SYDNEY, March 11 (Reuters) - The Australian and New Zealand dollars clung to gains on Thursday after a tame reading on U.S. inflation provided a reprieve to risk appetite, while data on local housing markets stunned with its strength.

The Aussie was holding at $0.7725, having survived multiple tests of support around $0.7620/25 this week. Resistance lies at $0.7745, followed by a gap to $0.7810.

The kiwi dollar edged to $0.7191 and away from the week’s trough at $0.7103, which now marks strong support. It faces resistance at $0.7200 and $0.7267.

Their U.S. counterpart was undermined by a soft reading on core U.S. inflation which saw Treasury yields ease back and calmed jitters in risk assets.

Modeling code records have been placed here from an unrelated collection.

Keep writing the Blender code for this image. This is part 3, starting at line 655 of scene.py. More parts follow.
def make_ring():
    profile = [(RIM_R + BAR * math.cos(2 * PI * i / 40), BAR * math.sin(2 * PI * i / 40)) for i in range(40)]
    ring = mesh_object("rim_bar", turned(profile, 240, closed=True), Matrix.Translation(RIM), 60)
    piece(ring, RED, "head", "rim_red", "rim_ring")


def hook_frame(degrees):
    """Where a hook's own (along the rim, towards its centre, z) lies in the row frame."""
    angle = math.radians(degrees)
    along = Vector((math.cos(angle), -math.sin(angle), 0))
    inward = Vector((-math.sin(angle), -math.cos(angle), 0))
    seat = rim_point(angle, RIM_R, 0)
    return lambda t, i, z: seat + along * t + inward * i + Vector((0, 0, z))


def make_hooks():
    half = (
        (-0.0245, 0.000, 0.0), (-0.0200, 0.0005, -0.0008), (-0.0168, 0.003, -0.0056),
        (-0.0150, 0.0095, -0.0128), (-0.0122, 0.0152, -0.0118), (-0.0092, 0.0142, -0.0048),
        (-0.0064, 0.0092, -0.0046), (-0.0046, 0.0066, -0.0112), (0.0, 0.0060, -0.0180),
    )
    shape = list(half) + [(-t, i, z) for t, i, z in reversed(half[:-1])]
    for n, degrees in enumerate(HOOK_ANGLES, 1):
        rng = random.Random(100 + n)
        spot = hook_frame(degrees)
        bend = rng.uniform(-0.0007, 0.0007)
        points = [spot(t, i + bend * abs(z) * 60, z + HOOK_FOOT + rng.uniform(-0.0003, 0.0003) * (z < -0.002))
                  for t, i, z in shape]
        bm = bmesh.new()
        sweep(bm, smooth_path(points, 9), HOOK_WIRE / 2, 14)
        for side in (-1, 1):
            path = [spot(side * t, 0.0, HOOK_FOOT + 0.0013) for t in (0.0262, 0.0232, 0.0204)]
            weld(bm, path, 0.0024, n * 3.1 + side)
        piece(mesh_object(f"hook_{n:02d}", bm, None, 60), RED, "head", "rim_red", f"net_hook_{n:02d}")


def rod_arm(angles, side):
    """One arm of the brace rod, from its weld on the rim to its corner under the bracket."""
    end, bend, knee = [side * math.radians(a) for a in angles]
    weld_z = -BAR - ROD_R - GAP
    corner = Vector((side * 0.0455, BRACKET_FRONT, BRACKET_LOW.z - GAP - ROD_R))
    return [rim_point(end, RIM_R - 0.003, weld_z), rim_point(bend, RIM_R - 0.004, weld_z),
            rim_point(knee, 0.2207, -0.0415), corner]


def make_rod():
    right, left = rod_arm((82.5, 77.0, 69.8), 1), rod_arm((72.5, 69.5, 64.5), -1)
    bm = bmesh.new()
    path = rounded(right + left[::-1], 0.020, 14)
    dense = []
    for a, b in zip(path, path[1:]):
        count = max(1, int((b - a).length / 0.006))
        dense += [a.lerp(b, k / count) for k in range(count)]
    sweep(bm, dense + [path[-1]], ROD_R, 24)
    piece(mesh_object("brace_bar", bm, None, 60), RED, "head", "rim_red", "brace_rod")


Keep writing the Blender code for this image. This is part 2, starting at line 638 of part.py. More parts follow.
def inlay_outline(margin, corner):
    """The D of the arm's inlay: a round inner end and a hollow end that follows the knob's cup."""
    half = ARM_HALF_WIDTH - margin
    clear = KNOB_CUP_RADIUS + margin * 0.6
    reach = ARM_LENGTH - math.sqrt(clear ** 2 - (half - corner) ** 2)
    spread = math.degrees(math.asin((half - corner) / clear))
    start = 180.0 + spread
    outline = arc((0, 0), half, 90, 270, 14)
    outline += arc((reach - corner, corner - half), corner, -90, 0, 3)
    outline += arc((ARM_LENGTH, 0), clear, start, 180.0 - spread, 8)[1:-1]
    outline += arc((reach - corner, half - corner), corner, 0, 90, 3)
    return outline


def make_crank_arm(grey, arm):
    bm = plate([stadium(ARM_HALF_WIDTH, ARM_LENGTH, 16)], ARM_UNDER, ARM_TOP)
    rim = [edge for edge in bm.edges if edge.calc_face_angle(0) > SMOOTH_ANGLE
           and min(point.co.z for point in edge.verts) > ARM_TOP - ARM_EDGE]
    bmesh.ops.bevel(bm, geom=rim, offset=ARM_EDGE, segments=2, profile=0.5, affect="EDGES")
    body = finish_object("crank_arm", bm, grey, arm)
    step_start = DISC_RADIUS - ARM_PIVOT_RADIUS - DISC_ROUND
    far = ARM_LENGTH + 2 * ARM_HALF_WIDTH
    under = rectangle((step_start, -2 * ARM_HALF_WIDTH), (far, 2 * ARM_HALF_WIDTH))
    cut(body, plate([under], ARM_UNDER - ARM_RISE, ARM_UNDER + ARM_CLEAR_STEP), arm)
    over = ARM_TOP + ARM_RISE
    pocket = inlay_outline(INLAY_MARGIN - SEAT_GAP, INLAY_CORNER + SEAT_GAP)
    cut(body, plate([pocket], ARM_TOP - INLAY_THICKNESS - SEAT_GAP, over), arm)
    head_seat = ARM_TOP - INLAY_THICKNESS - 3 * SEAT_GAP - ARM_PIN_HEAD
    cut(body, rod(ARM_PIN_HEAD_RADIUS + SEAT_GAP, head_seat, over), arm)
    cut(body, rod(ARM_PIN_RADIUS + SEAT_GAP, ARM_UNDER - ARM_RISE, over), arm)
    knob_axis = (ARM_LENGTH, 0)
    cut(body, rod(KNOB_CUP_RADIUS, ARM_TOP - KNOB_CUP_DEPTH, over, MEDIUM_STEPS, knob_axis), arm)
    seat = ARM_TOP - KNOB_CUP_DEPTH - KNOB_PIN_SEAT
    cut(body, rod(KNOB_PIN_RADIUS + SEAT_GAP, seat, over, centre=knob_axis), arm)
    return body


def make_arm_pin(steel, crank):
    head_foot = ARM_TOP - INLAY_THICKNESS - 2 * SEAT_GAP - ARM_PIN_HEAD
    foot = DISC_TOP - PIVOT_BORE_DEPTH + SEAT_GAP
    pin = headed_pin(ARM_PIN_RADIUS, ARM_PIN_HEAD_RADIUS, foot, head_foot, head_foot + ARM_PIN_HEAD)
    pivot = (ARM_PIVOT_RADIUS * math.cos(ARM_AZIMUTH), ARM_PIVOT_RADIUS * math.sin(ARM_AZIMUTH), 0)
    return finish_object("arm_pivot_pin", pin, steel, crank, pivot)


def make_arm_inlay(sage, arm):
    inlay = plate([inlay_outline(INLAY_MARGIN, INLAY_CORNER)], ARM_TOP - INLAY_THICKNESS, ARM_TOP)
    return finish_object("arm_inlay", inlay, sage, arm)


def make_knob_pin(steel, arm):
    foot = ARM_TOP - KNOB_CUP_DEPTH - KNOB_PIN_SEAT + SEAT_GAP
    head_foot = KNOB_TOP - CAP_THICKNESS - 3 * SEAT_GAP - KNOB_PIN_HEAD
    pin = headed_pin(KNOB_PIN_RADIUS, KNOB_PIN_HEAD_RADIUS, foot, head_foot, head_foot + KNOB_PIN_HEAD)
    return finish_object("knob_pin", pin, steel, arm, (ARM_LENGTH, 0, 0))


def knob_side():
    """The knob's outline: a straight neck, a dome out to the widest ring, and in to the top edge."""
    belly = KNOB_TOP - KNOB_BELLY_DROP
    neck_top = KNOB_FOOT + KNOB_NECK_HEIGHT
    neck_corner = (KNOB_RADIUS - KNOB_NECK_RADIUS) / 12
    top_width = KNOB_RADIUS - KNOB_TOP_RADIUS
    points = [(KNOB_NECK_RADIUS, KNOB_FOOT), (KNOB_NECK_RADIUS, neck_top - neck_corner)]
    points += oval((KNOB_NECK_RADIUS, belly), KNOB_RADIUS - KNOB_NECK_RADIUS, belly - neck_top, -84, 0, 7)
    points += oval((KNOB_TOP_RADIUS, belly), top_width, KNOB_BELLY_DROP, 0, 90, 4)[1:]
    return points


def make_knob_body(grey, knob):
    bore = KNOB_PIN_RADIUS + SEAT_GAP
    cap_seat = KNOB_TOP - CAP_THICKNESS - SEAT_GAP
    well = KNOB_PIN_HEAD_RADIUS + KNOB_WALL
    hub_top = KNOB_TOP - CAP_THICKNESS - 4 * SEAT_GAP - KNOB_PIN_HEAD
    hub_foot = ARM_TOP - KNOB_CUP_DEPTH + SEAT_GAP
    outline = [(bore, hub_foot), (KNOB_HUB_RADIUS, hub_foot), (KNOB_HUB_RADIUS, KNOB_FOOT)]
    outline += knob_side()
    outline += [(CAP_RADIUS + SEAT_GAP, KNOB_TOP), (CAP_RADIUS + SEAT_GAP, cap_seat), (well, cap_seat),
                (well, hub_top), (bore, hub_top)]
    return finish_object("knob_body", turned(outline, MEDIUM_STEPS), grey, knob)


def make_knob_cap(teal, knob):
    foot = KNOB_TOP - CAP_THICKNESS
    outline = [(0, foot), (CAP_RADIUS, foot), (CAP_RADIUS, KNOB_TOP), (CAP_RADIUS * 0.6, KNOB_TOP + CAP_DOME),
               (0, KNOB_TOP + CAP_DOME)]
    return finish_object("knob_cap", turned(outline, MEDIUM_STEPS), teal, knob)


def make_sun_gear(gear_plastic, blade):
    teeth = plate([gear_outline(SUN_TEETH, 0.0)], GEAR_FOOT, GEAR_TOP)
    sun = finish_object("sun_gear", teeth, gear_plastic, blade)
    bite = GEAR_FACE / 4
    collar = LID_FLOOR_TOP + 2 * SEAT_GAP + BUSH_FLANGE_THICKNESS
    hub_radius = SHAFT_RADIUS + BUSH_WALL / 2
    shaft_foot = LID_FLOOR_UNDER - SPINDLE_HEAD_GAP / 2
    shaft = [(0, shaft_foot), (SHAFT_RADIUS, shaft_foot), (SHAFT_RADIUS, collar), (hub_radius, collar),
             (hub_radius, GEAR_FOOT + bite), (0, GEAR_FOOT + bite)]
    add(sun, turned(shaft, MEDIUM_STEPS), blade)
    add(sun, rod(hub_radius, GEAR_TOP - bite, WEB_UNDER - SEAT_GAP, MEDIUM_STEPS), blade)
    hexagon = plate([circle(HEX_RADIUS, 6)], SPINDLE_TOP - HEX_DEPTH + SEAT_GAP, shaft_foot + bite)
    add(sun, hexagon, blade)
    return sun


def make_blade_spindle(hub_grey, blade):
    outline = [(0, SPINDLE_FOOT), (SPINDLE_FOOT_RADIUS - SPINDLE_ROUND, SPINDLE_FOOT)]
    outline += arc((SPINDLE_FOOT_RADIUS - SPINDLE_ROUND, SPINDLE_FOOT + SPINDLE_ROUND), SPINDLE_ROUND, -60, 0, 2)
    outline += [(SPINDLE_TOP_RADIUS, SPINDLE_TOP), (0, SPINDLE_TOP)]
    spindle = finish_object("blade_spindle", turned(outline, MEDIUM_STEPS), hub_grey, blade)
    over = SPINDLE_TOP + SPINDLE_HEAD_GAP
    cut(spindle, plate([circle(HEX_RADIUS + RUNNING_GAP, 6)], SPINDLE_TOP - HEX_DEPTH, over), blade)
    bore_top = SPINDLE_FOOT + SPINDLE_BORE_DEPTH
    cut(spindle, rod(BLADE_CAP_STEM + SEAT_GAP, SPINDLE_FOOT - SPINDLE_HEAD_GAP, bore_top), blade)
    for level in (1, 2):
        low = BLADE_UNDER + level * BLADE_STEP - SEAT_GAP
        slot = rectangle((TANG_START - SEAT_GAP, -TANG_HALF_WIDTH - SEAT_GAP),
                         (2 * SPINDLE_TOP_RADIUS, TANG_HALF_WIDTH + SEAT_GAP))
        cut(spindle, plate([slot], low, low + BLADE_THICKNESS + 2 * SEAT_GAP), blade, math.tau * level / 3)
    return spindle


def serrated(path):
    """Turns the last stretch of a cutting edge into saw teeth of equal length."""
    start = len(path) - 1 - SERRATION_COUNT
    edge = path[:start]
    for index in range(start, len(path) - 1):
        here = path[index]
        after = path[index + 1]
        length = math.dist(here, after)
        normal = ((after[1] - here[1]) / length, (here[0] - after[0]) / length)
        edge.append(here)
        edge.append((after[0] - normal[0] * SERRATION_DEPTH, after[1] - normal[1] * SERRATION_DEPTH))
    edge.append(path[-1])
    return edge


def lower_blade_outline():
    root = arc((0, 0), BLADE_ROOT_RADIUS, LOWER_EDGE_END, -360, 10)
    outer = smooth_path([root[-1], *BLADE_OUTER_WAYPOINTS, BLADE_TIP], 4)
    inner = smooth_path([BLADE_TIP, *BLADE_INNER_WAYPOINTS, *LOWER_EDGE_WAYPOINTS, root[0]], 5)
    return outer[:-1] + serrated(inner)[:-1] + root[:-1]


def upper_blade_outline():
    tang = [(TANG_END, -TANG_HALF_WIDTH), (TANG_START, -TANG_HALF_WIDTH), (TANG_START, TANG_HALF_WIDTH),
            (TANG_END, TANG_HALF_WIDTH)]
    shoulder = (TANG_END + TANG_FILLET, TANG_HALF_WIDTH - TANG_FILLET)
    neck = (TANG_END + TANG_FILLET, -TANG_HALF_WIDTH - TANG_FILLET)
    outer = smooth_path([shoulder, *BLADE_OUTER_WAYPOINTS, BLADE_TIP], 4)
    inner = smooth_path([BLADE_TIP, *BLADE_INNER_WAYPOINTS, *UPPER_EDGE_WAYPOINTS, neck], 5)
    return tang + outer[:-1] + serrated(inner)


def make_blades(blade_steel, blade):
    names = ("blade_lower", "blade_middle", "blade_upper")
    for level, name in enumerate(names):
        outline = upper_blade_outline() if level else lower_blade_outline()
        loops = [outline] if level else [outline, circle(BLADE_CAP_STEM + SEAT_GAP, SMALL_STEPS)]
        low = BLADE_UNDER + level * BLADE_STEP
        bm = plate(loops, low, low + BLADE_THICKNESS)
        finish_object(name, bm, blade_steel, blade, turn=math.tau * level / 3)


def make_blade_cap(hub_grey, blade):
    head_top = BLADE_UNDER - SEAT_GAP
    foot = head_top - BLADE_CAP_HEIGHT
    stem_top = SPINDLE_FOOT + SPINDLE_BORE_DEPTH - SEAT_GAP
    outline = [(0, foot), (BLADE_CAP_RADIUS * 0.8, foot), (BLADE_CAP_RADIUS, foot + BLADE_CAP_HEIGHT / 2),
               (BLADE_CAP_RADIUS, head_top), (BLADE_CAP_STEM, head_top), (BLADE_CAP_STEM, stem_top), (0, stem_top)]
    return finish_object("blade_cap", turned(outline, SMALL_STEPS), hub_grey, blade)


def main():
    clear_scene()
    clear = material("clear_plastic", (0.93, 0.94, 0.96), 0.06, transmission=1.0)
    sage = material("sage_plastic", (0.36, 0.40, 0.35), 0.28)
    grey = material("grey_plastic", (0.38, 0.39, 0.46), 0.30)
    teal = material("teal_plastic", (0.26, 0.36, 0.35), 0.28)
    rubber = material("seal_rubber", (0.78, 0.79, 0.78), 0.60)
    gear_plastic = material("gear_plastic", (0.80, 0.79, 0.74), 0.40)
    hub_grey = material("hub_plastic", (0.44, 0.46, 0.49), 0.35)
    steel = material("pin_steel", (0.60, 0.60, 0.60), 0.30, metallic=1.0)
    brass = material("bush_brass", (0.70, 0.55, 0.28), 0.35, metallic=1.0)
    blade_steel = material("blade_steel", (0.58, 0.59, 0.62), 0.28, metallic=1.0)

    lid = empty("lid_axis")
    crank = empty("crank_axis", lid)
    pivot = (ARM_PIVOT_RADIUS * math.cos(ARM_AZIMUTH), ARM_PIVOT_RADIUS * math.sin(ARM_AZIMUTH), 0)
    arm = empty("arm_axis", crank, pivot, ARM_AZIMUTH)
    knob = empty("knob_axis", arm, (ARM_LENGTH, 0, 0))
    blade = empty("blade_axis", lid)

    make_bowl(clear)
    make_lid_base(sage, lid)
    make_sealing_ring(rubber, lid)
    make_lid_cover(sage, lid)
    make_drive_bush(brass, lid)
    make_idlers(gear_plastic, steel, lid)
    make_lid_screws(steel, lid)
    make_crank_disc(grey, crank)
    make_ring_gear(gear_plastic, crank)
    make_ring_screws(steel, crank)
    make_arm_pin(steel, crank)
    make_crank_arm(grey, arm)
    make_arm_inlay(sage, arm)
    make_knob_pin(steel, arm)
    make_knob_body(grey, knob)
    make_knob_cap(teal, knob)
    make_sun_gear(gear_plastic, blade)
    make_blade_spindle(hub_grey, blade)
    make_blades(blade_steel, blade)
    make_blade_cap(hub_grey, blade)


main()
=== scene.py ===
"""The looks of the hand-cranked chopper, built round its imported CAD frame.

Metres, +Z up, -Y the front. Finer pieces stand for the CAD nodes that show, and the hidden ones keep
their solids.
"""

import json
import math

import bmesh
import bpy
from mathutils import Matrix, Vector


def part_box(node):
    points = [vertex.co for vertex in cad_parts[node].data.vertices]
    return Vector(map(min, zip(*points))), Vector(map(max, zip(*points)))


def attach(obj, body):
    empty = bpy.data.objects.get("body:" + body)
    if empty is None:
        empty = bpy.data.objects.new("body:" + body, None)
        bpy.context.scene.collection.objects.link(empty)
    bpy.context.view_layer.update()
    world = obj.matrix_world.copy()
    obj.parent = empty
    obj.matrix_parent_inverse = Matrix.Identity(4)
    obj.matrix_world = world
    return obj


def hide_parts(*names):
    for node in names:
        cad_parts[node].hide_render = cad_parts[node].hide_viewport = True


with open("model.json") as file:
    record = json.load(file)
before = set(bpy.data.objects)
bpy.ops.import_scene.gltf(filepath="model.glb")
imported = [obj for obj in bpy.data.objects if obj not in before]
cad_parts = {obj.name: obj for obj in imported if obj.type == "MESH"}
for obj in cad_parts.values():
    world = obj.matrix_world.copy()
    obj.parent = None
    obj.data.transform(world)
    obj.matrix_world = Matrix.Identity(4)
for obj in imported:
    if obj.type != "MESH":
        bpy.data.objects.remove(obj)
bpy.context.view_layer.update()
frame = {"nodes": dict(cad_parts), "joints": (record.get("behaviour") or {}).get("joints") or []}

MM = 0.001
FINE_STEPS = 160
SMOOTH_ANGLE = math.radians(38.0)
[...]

For Australia and New Zealand the prices that matter right now are for houses, and they are decidedly not soft.

Figures from New Zealand on Thursday showed national house prices jumped 5.2% in February, to be up a staggering 21.5% on a year earlier. “You have to go back to the apex of the last nationwide property boom in 2004 to see house price appreciation this high,” said Jeremy Couchman, a senior economist at Kiwibank.

Part of the jump was likely a by-product of buyers rushing to beat the May 1 re-imposition of loan-to-value restrictions on investors by the Reserve Bank of New Zealand’s (RBNZ).

The boom has sparked calls for the central bank to raise interest rates from record lows, though so far it is resisting such pressure in favour of macro prudential rules.

Couchman said the bank was considering imposing debt-to-income ratios on borrowers, but needed approval from the government.

“DTI ratio restrictions for investors would likely apply a much bigger handbrake on the housing market, he added.

In Australia, house prices in Sydney passed their previous all-time high this week having risen 5.7% since October, according to data from property consultant CoreLogic.

Yet Reserve Bank of Australia (RBA) Governor Philip Lowe on Wednesday made it clear rates were unlikely to rise until 2024 at the earliest, and housing was better controlled through macro prudential measures.

The dovish outlook helped three-year bond futures rally further to 99.770, and away from a 12-month trough of 99.615 hit late last month.

Yields on 10-year bonds have edged down to 1.70%, from last month’s top of 1.97%, but still remain 72 basis points higher for the year so far.